A CALL TO REFLECT ON EVALUATION PRACTICES FOR FAILURE DETECTION IN IMAGE CLASSIFICATION

Abstract

Reliable application of machine learning-based decision systems in the wild is one of the major challenges currently investigated by the field. A large portion of established approaches aims to detect erroneous predictions by means of assigning confidence scores. This confidence may be obtained by either quantifying the model's predictive uncertainty, learning explicit scoring functions, or assessing whether the input is in line with the training distribution. Curiously, while these approaches all state to address the same eventual goal of detecting failures of a classifier upon real-world application, they currently constitute largely separated research fields with individual evaluation protocols, which either exclude a substantial part of relevant methods or ignore large parts of relevant failure sources. In this work, we systematically reveal current pitfalls caused by these inconsistencies and derive requirements for a holistic and realistic evaluation of failure detection. To demonstrate the relevance of this unified perspective, we present a large-scale empirical study for the first time enabling benchmarking confidence scoring functions w.r.t. all relevant methods and failure sources. The revelation of a simple softmax response baseline as the overall best performing method underlines the drastic shortcomings of current evaluation in the abundance of publicized research on confidence scoring. Code and trained models are at https://github.com/IML-DKFZ/fd-shifts.

1. INTRODUCTION

"Neural network-based classifiers may silently fail when the test data distribution differs from the training data.
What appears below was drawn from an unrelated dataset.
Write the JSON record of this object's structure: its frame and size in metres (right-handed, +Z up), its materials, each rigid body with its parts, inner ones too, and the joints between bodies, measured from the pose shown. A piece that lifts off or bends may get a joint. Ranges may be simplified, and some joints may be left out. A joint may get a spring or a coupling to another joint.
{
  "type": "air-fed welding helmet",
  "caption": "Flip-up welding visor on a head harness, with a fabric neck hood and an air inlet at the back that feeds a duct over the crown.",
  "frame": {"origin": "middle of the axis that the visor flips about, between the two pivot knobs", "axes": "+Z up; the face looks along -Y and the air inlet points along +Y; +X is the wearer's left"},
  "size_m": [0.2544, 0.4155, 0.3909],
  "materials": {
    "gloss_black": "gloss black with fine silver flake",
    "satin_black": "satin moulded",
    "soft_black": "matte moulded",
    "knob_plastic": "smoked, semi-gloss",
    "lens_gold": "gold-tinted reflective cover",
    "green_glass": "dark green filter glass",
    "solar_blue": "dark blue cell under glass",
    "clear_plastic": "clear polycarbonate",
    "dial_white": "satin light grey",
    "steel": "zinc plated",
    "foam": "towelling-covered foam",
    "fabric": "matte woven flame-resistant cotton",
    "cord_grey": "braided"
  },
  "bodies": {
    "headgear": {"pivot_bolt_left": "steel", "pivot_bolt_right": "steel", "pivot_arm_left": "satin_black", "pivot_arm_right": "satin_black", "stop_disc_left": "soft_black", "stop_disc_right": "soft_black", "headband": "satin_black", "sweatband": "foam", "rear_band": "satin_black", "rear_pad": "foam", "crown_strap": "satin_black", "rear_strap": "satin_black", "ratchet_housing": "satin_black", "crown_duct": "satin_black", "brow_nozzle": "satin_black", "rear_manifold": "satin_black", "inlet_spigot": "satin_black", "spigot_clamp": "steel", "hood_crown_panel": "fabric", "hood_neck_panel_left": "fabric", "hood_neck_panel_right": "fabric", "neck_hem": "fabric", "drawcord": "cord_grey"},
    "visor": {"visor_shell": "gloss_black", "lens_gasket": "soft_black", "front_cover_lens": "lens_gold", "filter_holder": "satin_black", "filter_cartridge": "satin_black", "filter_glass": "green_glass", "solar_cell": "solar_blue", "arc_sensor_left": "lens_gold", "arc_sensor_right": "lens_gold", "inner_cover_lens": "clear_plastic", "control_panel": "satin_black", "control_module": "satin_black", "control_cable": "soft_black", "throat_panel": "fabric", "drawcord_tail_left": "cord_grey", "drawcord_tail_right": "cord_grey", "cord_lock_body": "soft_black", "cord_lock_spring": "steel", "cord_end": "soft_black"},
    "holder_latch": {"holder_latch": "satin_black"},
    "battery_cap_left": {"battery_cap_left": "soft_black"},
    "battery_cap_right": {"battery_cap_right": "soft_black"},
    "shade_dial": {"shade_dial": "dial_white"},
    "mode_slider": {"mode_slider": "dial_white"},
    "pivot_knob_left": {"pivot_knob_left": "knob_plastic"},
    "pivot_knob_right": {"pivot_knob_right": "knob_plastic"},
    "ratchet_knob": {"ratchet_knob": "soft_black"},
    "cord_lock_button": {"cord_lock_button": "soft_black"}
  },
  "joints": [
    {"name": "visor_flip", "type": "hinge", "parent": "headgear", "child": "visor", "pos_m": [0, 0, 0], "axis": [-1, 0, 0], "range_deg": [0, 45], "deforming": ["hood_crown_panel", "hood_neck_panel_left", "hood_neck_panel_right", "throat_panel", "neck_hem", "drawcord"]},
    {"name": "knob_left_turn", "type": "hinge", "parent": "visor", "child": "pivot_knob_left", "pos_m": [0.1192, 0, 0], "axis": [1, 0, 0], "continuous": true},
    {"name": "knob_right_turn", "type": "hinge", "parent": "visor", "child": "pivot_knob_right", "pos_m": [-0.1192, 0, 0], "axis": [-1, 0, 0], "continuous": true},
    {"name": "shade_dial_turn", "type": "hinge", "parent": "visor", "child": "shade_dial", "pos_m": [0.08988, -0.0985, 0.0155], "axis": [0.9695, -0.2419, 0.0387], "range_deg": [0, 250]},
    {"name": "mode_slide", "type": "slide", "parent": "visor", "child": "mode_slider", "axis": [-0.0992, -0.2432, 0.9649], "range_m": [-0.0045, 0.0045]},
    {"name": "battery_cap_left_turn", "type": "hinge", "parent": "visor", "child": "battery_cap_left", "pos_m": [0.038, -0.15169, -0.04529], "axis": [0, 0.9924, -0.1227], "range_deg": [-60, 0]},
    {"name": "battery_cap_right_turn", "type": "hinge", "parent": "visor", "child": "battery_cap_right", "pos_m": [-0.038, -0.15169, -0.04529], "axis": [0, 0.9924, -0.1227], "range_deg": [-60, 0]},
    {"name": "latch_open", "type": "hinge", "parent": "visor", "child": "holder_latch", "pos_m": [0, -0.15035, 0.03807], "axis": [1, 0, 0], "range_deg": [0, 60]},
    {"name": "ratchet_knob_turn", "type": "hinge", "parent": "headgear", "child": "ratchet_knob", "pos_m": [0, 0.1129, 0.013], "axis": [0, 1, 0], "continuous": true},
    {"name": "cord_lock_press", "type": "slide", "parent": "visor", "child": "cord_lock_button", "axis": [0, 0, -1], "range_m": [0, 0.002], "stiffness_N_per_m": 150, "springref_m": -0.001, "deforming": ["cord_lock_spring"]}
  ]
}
For critical tasks such as medical diagnosis or autonomous driving, it is thus essential to detect incorrect predictions based on an indication of whether the classifier is likely to fail". Such or similar mission statements prelude numerous publications in the fields of misclassification detection (MisD) (Corbière et al., 2019; Hendrycks and Gimpel, 2017; Malinin and Gales, 2018) , Out-of-Distribution detection (OoD-D) (Fort et al., 2021; Winkens et al., 2020; Lee et al., 2018; Hendrycks and Gimpel, 2017; DeVries and Taylor, 2018; Liang et al., 2018) , selective classification (SC) (Liu et al., 2019; Geifman and El-Yaniv, 2019; 2017) , and predictive uncertainty quantification (PUQ) (Ovadia et al., 2019; Kendall and Gal, 2017) , hinting at the fact that all these approaches aim towards the same eventual goal: Enabling safe deployment of classification systems by means of failure detection, i.e. the detection or filtering of erroneous predictions based on ranking of associated confidence scores. In this context, any function whose continuous output aims to separate a classifier's failures from correct predictions can be interpreted as a confidence scoring function (CSF) and represents a valid approach to the stated goal. This holistic perspective on failure detection reveals extensive shortcomings in current evaluation protocols, which constitute major bottlenecks in progress toward the goal of making classifiers suitable for application in real-world scenarios. Our work is an appeal to corresponding communities to reflect on current practices and provides a technical deduction of a unified evaluation protocol, a list of empirical insights based on a large-scale study, as well as hands-on recommendations for researchers to catalyze progress in the field.